Start GIVEN INFORMATION

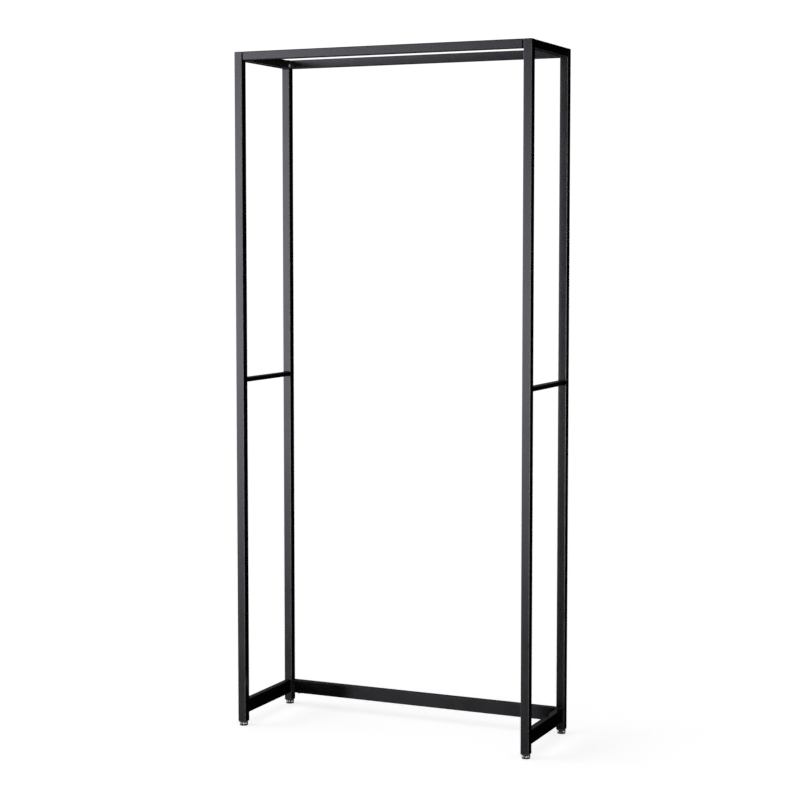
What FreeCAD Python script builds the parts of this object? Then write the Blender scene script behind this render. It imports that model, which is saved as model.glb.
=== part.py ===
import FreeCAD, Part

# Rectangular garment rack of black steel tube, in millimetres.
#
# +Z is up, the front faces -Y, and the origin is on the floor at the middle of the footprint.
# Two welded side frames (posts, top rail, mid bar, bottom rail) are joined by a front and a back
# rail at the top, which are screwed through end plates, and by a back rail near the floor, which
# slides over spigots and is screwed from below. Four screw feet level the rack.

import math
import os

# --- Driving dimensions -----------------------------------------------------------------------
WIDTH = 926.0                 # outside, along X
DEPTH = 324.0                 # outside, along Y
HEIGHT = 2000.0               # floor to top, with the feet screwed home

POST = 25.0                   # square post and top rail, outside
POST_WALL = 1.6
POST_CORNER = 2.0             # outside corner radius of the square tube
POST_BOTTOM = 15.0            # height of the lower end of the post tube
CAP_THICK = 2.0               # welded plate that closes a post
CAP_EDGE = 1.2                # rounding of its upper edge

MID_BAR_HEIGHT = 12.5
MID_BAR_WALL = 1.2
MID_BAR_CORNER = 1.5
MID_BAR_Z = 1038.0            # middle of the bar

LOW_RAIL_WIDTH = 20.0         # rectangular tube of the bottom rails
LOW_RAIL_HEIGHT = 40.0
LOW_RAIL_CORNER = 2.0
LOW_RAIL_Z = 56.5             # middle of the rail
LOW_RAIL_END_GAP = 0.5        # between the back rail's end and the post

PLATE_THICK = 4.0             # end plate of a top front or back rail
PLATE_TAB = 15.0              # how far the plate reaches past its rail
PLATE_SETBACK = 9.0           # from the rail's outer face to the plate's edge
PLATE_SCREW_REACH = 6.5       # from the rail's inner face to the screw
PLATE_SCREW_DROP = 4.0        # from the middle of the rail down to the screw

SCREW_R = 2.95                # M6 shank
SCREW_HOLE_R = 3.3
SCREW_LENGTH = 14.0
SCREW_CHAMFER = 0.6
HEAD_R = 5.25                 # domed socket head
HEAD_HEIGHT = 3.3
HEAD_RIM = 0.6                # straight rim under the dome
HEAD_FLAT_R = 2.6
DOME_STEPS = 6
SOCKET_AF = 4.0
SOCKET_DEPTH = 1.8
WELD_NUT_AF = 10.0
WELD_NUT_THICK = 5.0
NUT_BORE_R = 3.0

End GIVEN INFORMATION

#### [EXERCISE DIRECTIONS]
From the preceding material, extract every line exactly.

#### [SOLUTION]
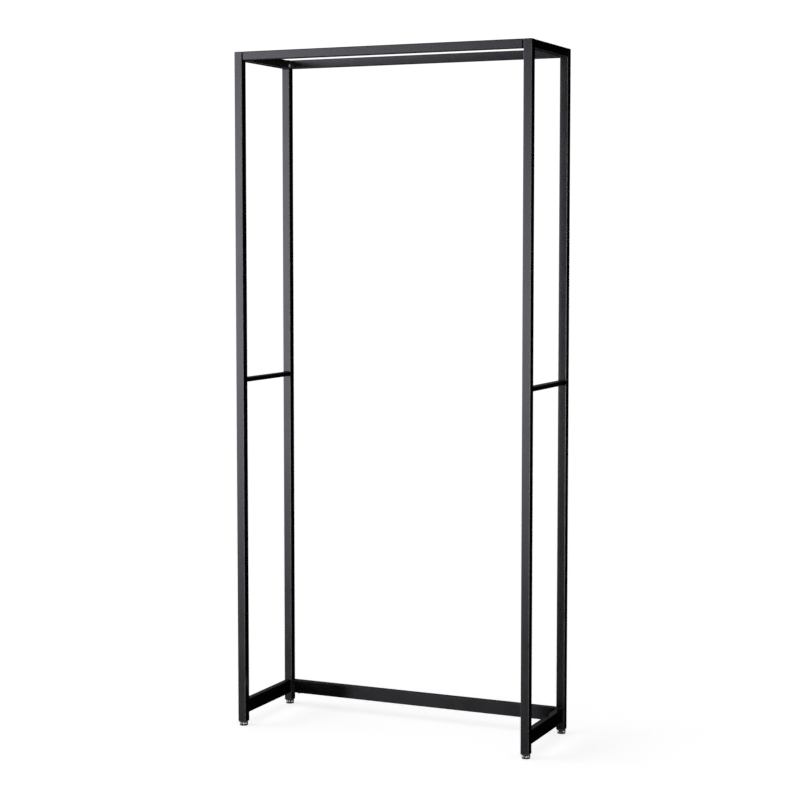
What FreeCAD Python script builds the parts of this object? Then write the Blender scene script behind this render. It imports that model, which is saved as model.glb.
=== part.py ===
import FreeCAD, Part

# Rectangular garment rack of black steel tube, in millimetres.
#
# +Z is up, the front faces -Y, and the origin is on the floor at the middle of the footprint.
# Two welded side frames (posts, top rail, mid bar, bottom rail) are joined by a front and a back
# rail at the top, which are screwed through end plates, and by a back rail near the floor, which
# slides over spigots and is screwed from below. Four screw feet level the rack.

import math
import os

# --- Driving dimensions -----------------------------------------------------------------------
WIDTH = 926.0                 # outside, along X
DEPTH = 324.0                 # outside, along Y
HEIGHT = 2000.0               # floor to top, with the feet screwed home

POST = 25.0                   # square post and top rail, outside
POST_WALL = 1.6
POST_CORNER = 2.0             # outside corner radius of the square tube
POST_BOTTOM = 15.0            # height of the lower end of the post tube
CAP_THICK = 2.0               # welded plate that closes a post
CAP_EDGE = 1.2                # rounding of its upper edge

MID_BAR_HEIGHT = 12.5
MID_BAR_WALL = 1.2
MID_BAR_CORNER = 1.5
MID_BAR_Z = 1038.0            # middle of the bar

LOW_RAIL_WIDTH = 20.0         # rectangular tube of the bottom rails
LOW_RAIL_HEIGHT = 40.0
LOW_RAIL_CORNER = 2.0
LOW_RAIL_Z = 56.5             # middle of the rail
LOW_RAIL_END_GAP = 0.5        # between the back rail's end and the post

PLATE_THICK = 4.0             # end plate of a top front or back rail
PLATE_TAB = 15.0              # how far the plate reaches past its rail
PLATE_SETBACK = 9.0           # from the rail's outer face to the plate's edge
PLATE_SCREW_REACH = 6.5       # from the rail's inner face to the screw
PLATE_SCREW_DROP = 4.0        # from the middle of the rail down to the screw

SCREW_R = 2.95                # M6 shank
SCREW_HOLE_R = 3.3
SCREW_LENGTH = 14.0
SCREW_CHAMFER = 0.6
HEAD_R = 5.25                 # domed socket head
HEAD_HEIGHT = 3.3
HEAD_RIM = 0.6                # straight rim under the dome
HEAD_FLAT_R = 2.6
DOME_STEPS = 6
SOCKET_AF = 4.0
SOCKET_DEPTH = 1.8
WELD_NUT_AF = 10.0
WELD_NUT_THICK = 5.0
NUT_BORE_R = 3.0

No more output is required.